Date: 2024-10-30 12:45 pm (UTC)
raven: [hello my name is] and a silhouette image of a raven (Default)
From: [personal profile] raven
ps. Idk how informative i can be about the Troubles, but at least a little - my in-laws are from NI, of course (my mother-in-law's family home was blown up by the IRA in the early seventies) and what with being from the northwest a lot of it was really vivid when I was growing up, I was actually in Manchester on the day of the bombings. How that translates to knowing the politics of it all I don't know, but I certainly have a vivid memory of what they felt like, of the news reports and the weird quotidian-ness of it all, Gerry Adams with his actor's voice and bins being banned on stations and the way everyone of my generation in the northwest knows how to pronounce "Omagh" and "Fermanagh".

Date: 2024-10-30 05:36 pm (UTC)
ethelmay: (Default)
From: [personal profile] ethelmay
One of my g-g-grandfathers was from Fermanagh.

Date: 2024-11-02 01:51 pm (UTC)
raven: [hello my name is] and a silhouette image of a raven (Default)
From: [personal profile] raven
Yeah, A. is an Ulster Scot, of a type - his mum came from a prominent family of Northern Irish Protestants in Antrim who suffered a lot during the Troubles.

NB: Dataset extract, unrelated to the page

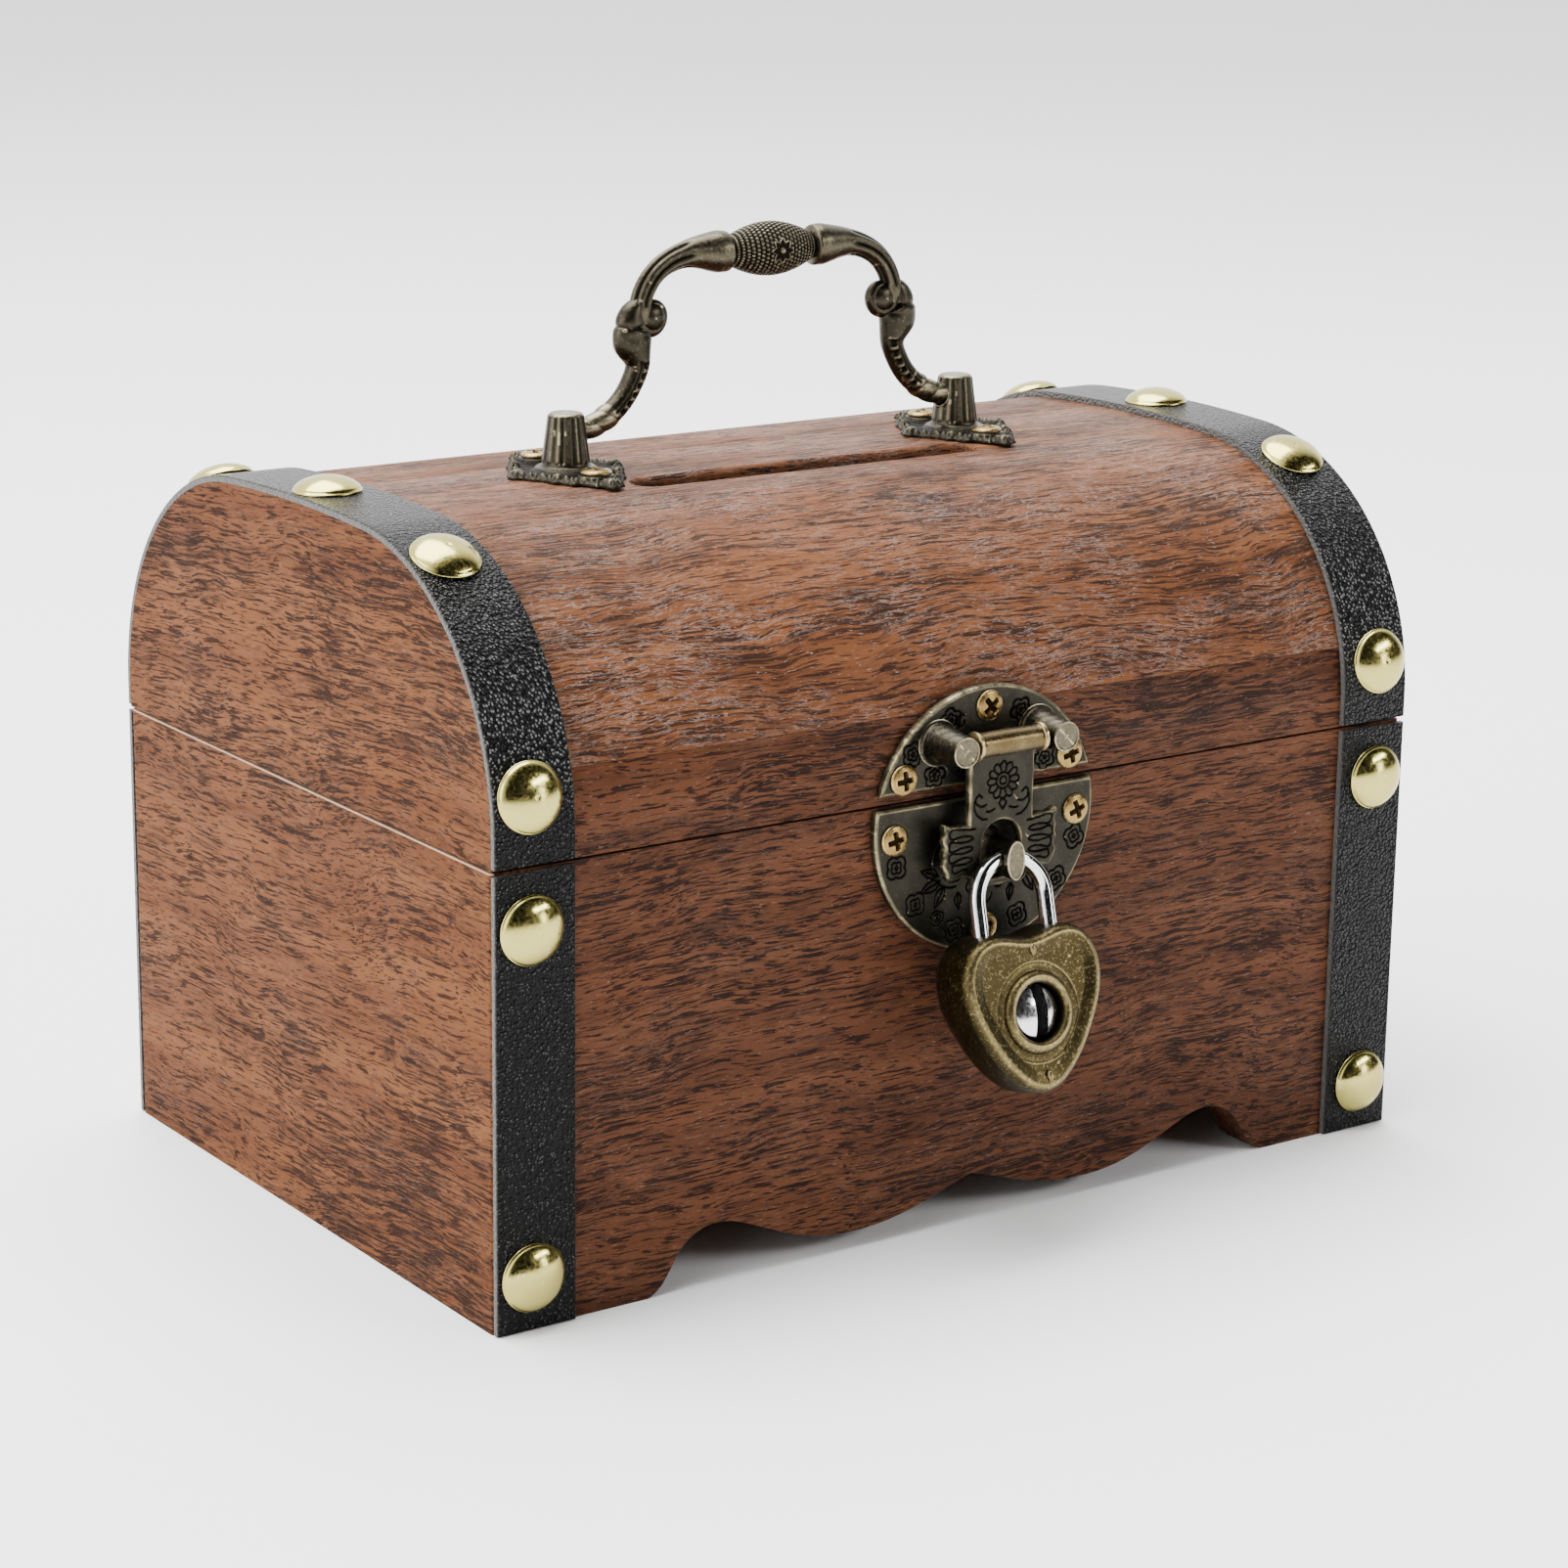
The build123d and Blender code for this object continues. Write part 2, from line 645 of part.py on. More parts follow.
# ---- handle ----
def handle_mount(side):
    """Lozenge cast foot with knobbed corners, and the tapered pillar on it."""
    x = HANDLE_X + side * MOUNT_X
    with BuildPart() as mount:
        with BuildSketch(Plane.XY.offset(MOUNT_Z)):
            with Locations((x, HANDLE_Y)):
                Polygon(
                    (-MOUNT_HALF_X + 1, 0),
                    (0, -MOUNT_HALF_Y + 1),
                    (MOUNT_HALF_X - 1, 0),
                    (0, MOUNT_HALF_Y - 1),
                    align=None,
                )
            for dx, dy in ((1, 0), (-1, 0), (0, 1), (0, -1)):
                reach_x = dx * (MOUNT_HALF_X - 1.3)
                reach_y = dy * (MOUNT_HALF_Y - 1.3)
                with Locations((x + reach_x, HANDLE_Y + reach_y)):
                    Circle(1.3)
        extrude(amount=MOUNT_T)
        with BuildSketch(Plane.XY.offset(MOUNT_Z + MOUNT_T)):
            with Locations((x, HANDLE_Y)):
                Circle(PILLAR_BASE_R)
        with BuildSketch(Plane.XY.offset(PILLAR_TOP_Z)):
            with Locations((x, HANDLE_Y)):
                Circle(PILLAR_TOP_R)
        loft()
        # blind hole that faces the other pillar
        with Locations((x - side * 3.0, HANDLE_Y, BAIL_Z)):
            Cylinder(BAIL_HOLE_R, 7.0, rotation=(0, 90, 0), mode=Mode.SUBTRACT)
        drill([p for p in MOUNT_SCREWS if p.origin.X * side > 0], SCREW_HOLE_R, 3)
    return mount


handle_mount_left = handle_mount(-1)
save(handle_mount_left, "handle_mount_left")
handle_mount_right = handle_mount(1)
save(handle_mount_right, "handle_mount_right")

with BuildPart() as handle_screws:
    with Locations(*MOUNT_SCREWS):
        add(screw())
save(handle_screws, "handle_screws")

BAIL_PLANE = Plane(origin=(HANDLE_X, HANDLE_Y, 0), x_dir=(1, 0, 0), z_dir=(0, -1, 0))
BAIL_END = MOUNT_X - 0.4


def bail_side(side):
    """One side of the bail: pivot stub, bent lower arm, scrolls, bent upper arm, cup."""
    with BuildPart() as arm:
        with BuildLine(BAIL_PLANE) as lower:
            elbow = (side * (LOWER_X + LOWER_BEND), BAIL_Z)
            Line((side * BAIL_END, BAIL_Z), elbow)
            JernArc(elbow, (-side, 0), LOWER_BEND, -side * 90)
            Line(lower.line @ 1, (side * LOWER_X, 116.0))
        with BuildSketch(Plane(origin=lower.line @ 0, z_dir=lower.line % 0)):
            Circle(BAIL_R)
        sweep(path=lower.line)
        with BuildLine(BAIL_PLANE) as upper:
            start = (side * UPPER_X, GRIP_Z - UPPER_BEND)
            Line((side * UPPER_X, 117.0), start)
            JernArc(start, (0, 1), UPPER_BEND, side * 90)
            Line(upper.line @ 1, (side * (GRIP_HALF - 0.5), GRIP_Z))
        with BuildSketch(Plane(origin=upper.line @ 0, z_dir=upper.line % 0)):
            Circle(ARM_R)
        sweep(path=upper.line)
        for x, z, r, thick in SCROLLS:
            with Locations((HANDLE_X + side * x, HANDLE_Y, z)):
                Cylinder(r, thick, rotation=(90, 0, 0))
        with Locations((HANDLE_X + side * CUP_X, HANDLE_Y, GRIP_Z)):
            Sphere(CUP_R, rotation=(0, 90, 0))
    return arm.part


with BuildPart() as grip:
    with BuildSketch(BAIL_PLANE):
        with BuildLine():
            end = (GRIP_HALF, GRIP_Z + 1.8)
            Line((-GRIP_HALF, GRIP_Z), (GRIP_HALF, GRIP_Z))
            Line((GRIP_HALF, GRIP_Z), end)
            ThreePointArc(end, (0, GRIP_Z + GRIP_R), (-GRIP_HALF, GRIP_Z + 1.8))
            Line((-GRIP_HALF, GRIP_Z + 1.8), (-GRIP_HALF, GRIP_Z))
        make_face()
    revolve(axis=Axis((0, HANDLE_Y, GRIP_Z), (1, 0, 0)))

with BuildPart() as handle_bail:
    add(grip.part)
    add(bail_side(1))
    add(bail_side(-1))
save(handle_bail, "handle_bail")


# ---- back hinges ----
def hinge_leaves(side):
    """Both leaves of one side of the joint: -1 for the box, +1 for the lid."""
    with BuildPart() as leaves:
        for hx in (-HINGE_X, HINGE_X):
            z_mid = SEAM_Z + side * (LEAF_GAP + LEAF_H / 2)
            with Locations((hx, HALF_D + GLUE + LEAF_T / 2, z_mid)):
                Box(HINGE_W, LEAF_T, LEAF_H)
            # web from the leaf to its knuckles, two outside for the box, one between
            spans = [(-1, 6.0), (1, 6.0)] if side < 0 else [(0, 5.6)]
            for spot, length in spans:
                with Locations((hx + spot * 6.0, HINGE_AXIS_Y, SEAM_Z)):
                    Cylinder(KNUCKLE_R, length, rotation=(0, 90, 0))
                web_z = SEAM_Z + side * LEAF_GAP / 2
                with Locations((hx + spot * 6.0, HALF_D + GLUE + LEAF_T / 2, web_z)):
                    Box(length, LEAF_T, LEAF_GAP)
        with Locations(*[(hx, HINGE_AXIS_Y, SEAM_Z) for hx in (-HINGE_X, HINGE_X)]):
            Cylinder(HINGE_HOLE_R, 30, rotation=(0, 90, 0), mode=Mode.SUBTRACT)
        drill(HINGE_BOX_SCREWS if side < 0 else HINGE_LID_SCREWS, SMALL_HOLE_R, 2)
    return leaves


save(hinge_leaves(-1), "hinge_box_leaves")
save(hinge_leaves(1), "hinge_lid_leaves")

with BuildPart() as hinge_pins:
    with Locations(*[(hx, HINGE_AXIS_Y, SEAM_Z) for hx in (-HINGE_X, HINGE_X)]):
        Cylinder(HINGE_PIN_R, HINGE_W, rotation=(0, 90, 0))
save(hinge_pins, "hinge_pins")

with BuildPart() as hinge_box_screws:
    with Locations(*HINGE_BOX_SCREWS):
        add(screw(SMALL_HEAD_R, 0.7, 4.0))
save(hinge_box_screws, "hinge_box_screws")
with BuildPart() as hinge_lid_screws:
    with Locations(*HINGE_LID_SCREWS):
        add(screw(SMALL_HEAD_R, 0.7, 4.0))
save(hinge_lid_screws, "hinge_lid_screws")
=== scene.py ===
import bpy
import json
from math import acos, atan2, cos, pi, radians, sin, sqrt
import numpy as np
from mathutils import Matrix, Vector


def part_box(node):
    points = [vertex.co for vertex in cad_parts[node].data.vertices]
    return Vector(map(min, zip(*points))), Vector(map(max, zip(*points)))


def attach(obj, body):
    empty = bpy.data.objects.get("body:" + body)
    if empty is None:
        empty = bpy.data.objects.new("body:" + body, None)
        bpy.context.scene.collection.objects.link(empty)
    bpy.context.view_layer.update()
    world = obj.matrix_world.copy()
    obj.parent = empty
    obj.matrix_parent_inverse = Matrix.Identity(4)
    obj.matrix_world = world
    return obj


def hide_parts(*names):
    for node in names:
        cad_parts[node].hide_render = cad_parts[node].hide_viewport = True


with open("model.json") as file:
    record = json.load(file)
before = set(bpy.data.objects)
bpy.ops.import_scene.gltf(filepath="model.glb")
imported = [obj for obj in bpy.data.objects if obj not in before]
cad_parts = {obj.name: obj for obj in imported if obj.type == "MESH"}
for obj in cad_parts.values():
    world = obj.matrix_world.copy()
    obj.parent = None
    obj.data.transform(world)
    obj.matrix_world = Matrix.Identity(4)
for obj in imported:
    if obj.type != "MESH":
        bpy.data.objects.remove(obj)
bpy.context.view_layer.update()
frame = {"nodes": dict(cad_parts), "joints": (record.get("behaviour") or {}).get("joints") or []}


# ---- positions, in millimetres
def low(node):
    return np.array(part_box(node)[0]) * 1000


def high(node):
    return np.array(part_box(node)[1]) * 1000


def centre(node):
    return (low(node) + high(node)) / 2


JOINTS = {j["name"]: j for j in frame["joints"]}
PIN = np.array(JOINTS["flap_swing"]["pos_m"]) * 1000
EYE = np.array(JOINTS["padlock_swing"]["pos_m"]) * 1000
PLUG = np.array(JOINTS["key_turn"]["pos_m"]) * 1000
BAIL = np.array(JOINTS["handle_swing"]["pos_m"]) * 1000
LOCK_OUT = np.array(JOINTS["key_turn"]["axis"])
LOCK_UP = -np.array(JOINTS["padlock_release"]["axis"])
X, Y, Z = np.eye(3)
PLATE_Y = low("hasp_lower_plate")[1]
HALF_D = 50.0             # the box is 100 mm deep
GLUE = 0.02               # film under straps and plates
STRAP_T = 0.9
SHOULDER_R, SHOULDER_Z = 33.5, 64.4
TACK_SHANK = 4.5
HASP_R, HASP_Z = 18.0, 57.0
PLATE_T = 1.2
POST_X = 8.2
FLAP_BACK_Y = -53.4
ROD_R = 1.15              # the shackle's rod
GRIP_Z = 126.7


# ---- mesh helpers
def around(count):
    """Angles evenly round a full turn."""
    return np.linspace(0, 2 * pi, count, endpoint=False)


def run_along(line):
    """Distance along a polyline at each of its points, by the first two columns."""
    return np.r_[0, np.cumsum(np.linalg.norm(np.diff(line[:, :2], axis=0), axis=1))]


def capped(values, ends=(0, 0)):
    """Marks of a skin: one per ring point, then those of the middles of its two caps."""
    return np.r_[np.ravel(values), ends]


def unit(vector):
    return vector / np.linalg.norm(vector)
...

My MIL is just charmingly chill about the whole thing. She was in London on the day of the 7/7 bombings and her friends and colleagues were, naturally, FREAKING OUT, while she was just like, yeah, major capital city under paramilitary lockdown because of violent terrorist attack, did that a dozen times before I was ten, follow me. And she proceeded to lead them calmly out through the cordon! It is incredible to me, but as she says, if you didn't grow up in a war zone, there's no way of explaining it to you what it was like.

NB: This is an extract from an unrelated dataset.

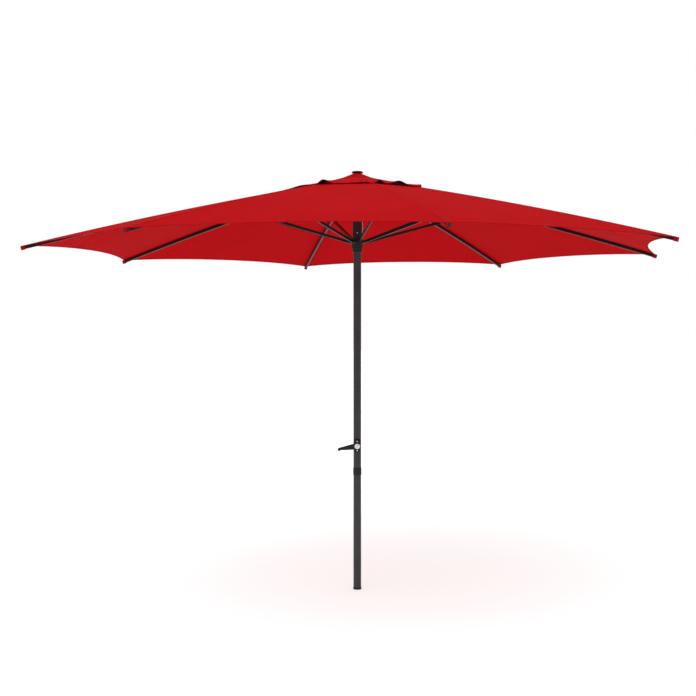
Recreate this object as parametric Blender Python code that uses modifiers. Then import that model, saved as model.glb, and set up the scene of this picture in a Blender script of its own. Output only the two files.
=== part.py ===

Date: 2024-10-30 02:01 pm (UTC)
redbird: closeup of me drinking tea, in a friend's kitchen (Default)
From: [personal profile] redbird
Yes that's a relatively expensive specialist area of law, but Boston College is a Jesuit institution, and also includes a law school. Did nobody working on this project think to ask the law school for advice, or what?

Date: 2024-10-30 02:15 pm (UTC)
raven: [hello my name is] and a silhouette image of a raven (Default)
From: [personal profile] raven
I don't know if the law school would cooperate if asked, though? They're academics, they can't give real legal advice because they wouldn't be protected against any liability arising, and I don't know if many US law schools could advise effectively on the historical constitutional law of another sovereign state.

Date: 2024-10-30 02:50 pm (UTC)
redbird: closeup of me drinking tea, in a friend's kitchen (Default)
From: [personal profile] redbird
I would expect the law school to be able to give advice about whether the researchers' promises to keep the material secret would be effective, even if the answer was "you need an expert in X subfield" or "you should talk to a British lawyer" rather than "of course you're OK, Massachusetts has thus-and-such rules."

Date: 2024-10-30 03:21 pm (UTC)
raven: [hello my name is] and a silhouette image of a raven (Default)
From: [personal profile] raven
An English lawyer, not a British one, and I guess it must be the difference between jurisdictions that accounts for it.

Date: 2024-11-02 01:30 pm (UTC)
kate_nepveu: sleeping cat carved in brown wood (Default)
From: [personal profile] kate_nepveu

yeah, Boston College has actual legal counsel who would be in the proper attorney-client relationship for a question like this! (source: my husband works for a much smaller college that definitely has a lawyer)

Date: 2024-11-02 01:45 pm (UTC)
raven: [hello my name is] and a silhouette image of a raven (Default)
From: [personal profile] raven
Oh, that's different! In-house counsel isn't the bloody law school (she says, having dealt with legal academics much too much). I would love to be the in-house counsel for an American educational institution that gets this query one fine day. Are we opening ourselves up to prosecution by the remnants of an institutionally violent colonising state? uh. maybe?

Date: 2024-11-02 01:36 pm (UTC)
kate_nepveu: sleeping cat carved in brown wood (Default)
From: [personal profile] kate_nepveu

...

...

no I can't even

Date: 2024-11-02 07:26 pm (UTC)
osprey_archer: (Default)
From: [personal profile] osprey_archer
What. what. WHAT?

Okay I maybe have to read this now. Such a trainwreck. WHAT.